Rows from a 3D modeling dataset
——

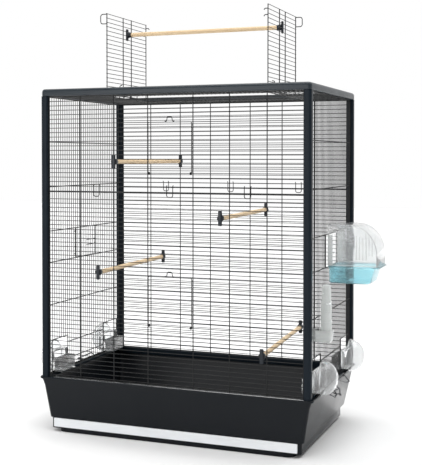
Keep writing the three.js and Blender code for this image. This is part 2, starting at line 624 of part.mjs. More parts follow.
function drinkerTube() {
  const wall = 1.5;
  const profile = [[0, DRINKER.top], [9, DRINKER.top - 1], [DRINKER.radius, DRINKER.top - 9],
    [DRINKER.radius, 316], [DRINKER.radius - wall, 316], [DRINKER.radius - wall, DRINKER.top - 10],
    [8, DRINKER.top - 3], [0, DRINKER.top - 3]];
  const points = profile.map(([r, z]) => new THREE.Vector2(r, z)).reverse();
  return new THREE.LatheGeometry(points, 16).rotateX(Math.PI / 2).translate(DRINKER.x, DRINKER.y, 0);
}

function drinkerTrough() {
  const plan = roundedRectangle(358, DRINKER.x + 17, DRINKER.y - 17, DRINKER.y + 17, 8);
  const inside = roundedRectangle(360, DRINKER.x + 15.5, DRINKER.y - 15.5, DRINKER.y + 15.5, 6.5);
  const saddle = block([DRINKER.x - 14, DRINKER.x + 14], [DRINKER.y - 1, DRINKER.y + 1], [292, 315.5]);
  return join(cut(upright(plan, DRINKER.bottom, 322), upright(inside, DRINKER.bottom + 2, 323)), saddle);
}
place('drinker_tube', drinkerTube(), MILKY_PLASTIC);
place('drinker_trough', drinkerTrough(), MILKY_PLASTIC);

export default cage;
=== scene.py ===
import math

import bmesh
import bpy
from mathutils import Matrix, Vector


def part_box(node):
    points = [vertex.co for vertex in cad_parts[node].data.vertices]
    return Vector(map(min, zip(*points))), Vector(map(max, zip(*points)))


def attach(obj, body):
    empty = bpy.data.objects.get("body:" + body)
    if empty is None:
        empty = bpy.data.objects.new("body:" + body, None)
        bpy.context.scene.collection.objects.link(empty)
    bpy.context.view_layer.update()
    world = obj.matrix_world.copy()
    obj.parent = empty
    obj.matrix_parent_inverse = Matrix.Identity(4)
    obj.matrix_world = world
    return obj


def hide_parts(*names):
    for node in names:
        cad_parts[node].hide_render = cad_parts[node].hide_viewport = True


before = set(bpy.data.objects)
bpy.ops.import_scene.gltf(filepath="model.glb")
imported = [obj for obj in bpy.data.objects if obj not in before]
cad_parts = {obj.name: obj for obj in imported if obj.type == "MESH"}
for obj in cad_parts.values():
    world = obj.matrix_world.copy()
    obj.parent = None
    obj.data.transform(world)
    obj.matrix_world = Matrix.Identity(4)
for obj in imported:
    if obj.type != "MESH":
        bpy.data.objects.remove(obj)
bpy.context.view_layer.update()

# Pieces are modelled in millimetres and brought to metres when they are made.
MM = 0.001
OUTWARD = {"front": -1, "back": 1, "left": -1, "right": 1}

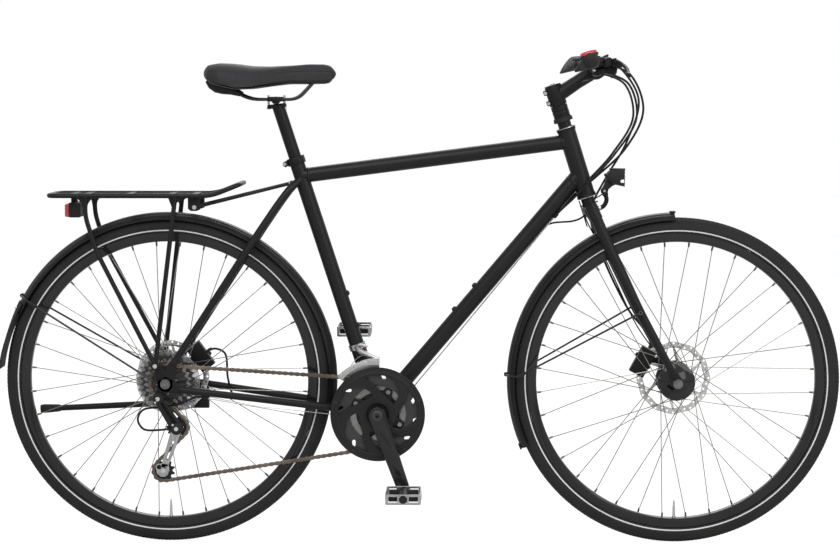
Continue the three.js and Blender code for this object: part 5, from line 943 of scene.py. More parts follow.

——

• Required work
Exactly and only the lines from the line with "const plan = roundedRectangle(358, DRINKER.x" to the line with "in imported if", both included, are to be printed.

• Output of the task
  const plan = roundedRectangle(358, DRINKER.x + 17, DRINKER.y - 17, DRINKER.y + 17, 8);
  const inside = roundedRectangle(360, DRINKER.x + 15.5, DRINKER.y - 15.5, DRINKER.y + 15.5, 6.5);
  const saddle = block([DRINKER.x - 14, DRINKER.x + 14], [DRINKER.y - 1, DRINKER.y + 1], [292, 315.5]);
  return join(cut(upright(plan, DRINKER.bottom, 322), upright(inside, DRINKER.bottom + 2, 323)), saddle);
}
place('drinker_tube', drinkerTube(), MILKY_PLASTIC);
place('drinker_trough', drinkerTrough(), MILKY_PLASTIC);

export default cage;
=== scene.py ===
import math

import bmesh
import bpy
from mathutils import Matrix, Vector


def part_box(node):
    points = [vertex.co for vertex in cad_parts[node].data.vertices]
    return Vector(map(min, zip(*points))), Vector(map(max, zip(*points)))


def attach(obj, body):
    empty = bpy.data.objects.get("body:" + body)
    if empty is None:
        empty = bpy.data.objects.new("body:" + body, None)
        bpy.context.scene.collection.objects.link(empty)
    bpy.context.view_layer.update()
    world = obj.matrix_world.copy()
    obj.parent = empty
    obj.matrix_parent_inverse = Matrix.Identity(4)
    obj.matrix_world = world
    return obj


def hide_parts(*names):
    for node in names:
        cad_parts[node].hide_render = cad_parts[node].hide_viewport = True


before = set(bpy.data.objects)
bpy.ops.import_scene.gltf(filepath="model.glb")
imported = [obj for obj in bpy.data.objects if obj not in before]
cad_parts = {obj.name: obj for obj in imported if obj.type == "MESH"}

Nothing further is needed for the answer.